--- START Dataset section ---

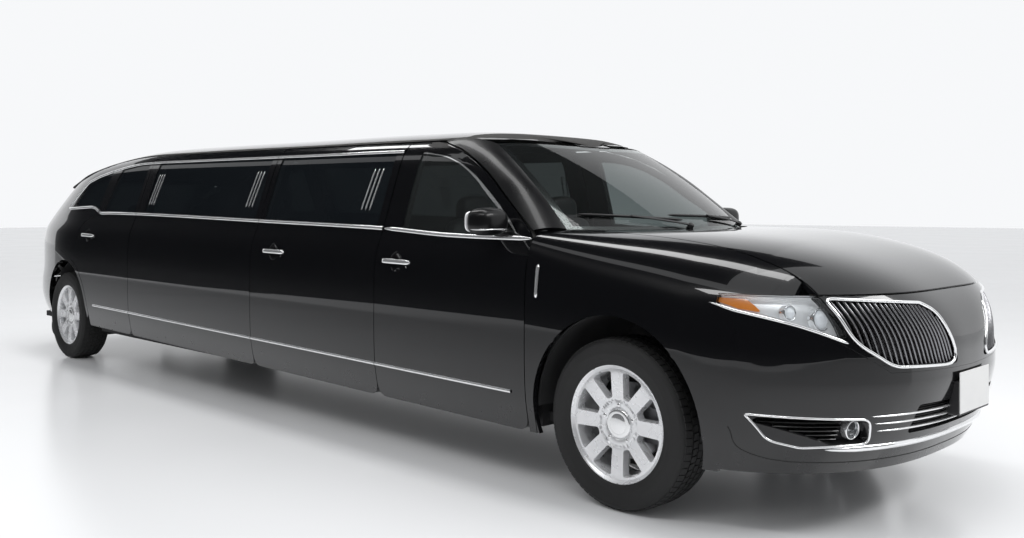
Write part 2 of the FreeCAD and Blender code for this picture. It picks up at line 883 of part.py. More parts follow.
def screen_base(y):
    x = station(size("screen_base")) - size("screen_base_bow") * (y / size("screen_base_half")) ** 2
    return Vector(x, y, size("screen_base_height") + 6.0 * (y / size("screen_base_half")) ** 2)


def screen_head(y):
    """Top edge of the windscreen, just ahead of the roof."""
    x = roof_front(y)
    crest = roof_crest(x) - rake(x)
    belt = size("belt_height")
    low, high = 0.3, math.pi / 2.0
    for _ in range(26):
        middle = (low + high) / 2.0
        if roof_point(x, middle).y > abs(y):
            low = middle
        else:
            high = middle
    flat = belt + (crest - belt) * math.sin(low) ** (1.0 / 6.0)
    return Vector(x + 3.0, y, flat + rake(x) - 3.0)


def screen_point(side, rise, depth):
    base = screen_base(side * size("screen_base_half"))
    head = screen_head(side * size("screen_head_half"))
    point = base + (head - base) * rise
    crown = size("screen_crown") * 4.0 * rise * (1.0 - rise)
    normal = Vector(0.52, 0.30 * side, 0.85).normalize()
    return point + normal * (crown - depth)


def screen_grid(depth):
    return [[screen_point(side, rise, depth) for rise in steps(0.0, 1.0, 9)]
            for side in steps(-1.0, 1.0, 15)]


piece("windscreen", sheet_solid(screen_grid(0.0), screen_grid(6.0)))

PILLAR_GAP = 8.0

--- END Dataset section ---

--- Written task ---
Your task is to repeat each line of the material exactly.

--- Answer for the task ---
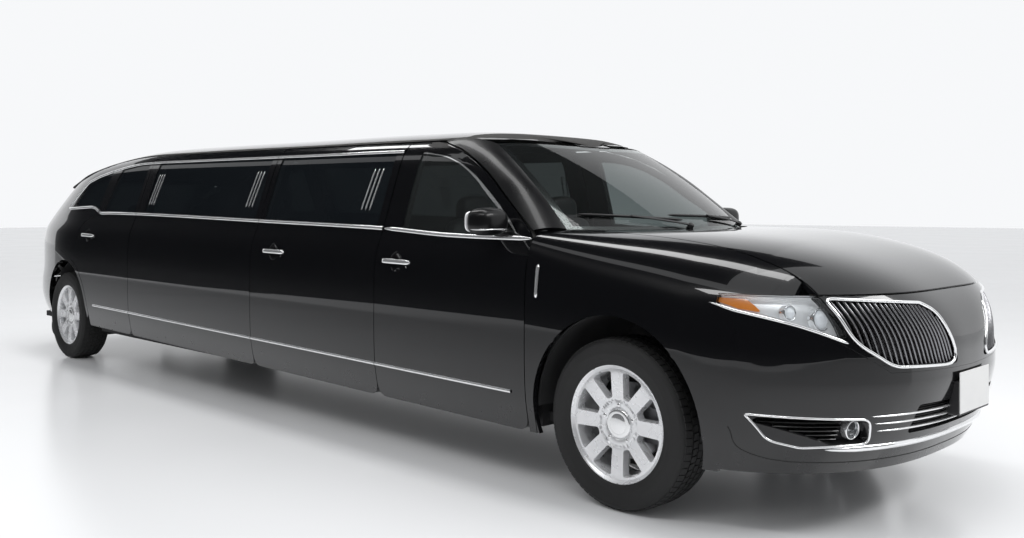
Write part 2 of the FreeCAD and Blender code for this picture. It picks up at line 883 of part.py. More parts follow.
def screen_base(y):
    x = station(size("screen_base")) - size("screen_base_bow") * (y / size("screen_base_half")) ** 2
    return Vector(x, y, size("screen_base_height") + 6.0 * (y / size("screen_base_half")) ** 2)


def screen_head(y):
    """Top edge of the windscreen, just ahead of the roof."""
    x = roof_front(y)
    crest = roof_crest(x) - rake(x)
    belt = size("belt_height")
    low, high = 0.3, math.pi / 2.0
    for _ in range(26):
        middle = (low + high) / 2.0
        if roof_point(x, middle).y > abs(y):
            low = middle
        else:
            high = middle
    flat = belt + (crest - belt) * math.sin(low) ** (1.0 / 6.0)
    return Vector(x + 3.0, y, flat + rake(x) - 3.0)


def screen_point(side, rise, depth):
    base = screen_base(side * size("screen_base_half"))
    head = screen_head(side * size("screen_head_half"))
    point = base + (head - base) * rise
    crown = size("screen_crown") * 4.0 * rise * (1.0 - rise)
    normal = Vector(0.52, 0.30 * side, 0.85).normalize()
    return point + normal * (crown - depth)


def screen_grid(depth):
    return [[screen_point(side, rise, depth) for rise in steps(0.0, 1.0, 9)]
            for side in steps(-1.0, 1.0, 15)]


piece("windscreen", sheet_solid(screen_grid(0.0), screen_grid(6.0)))

PILLAR_GAP = 8.0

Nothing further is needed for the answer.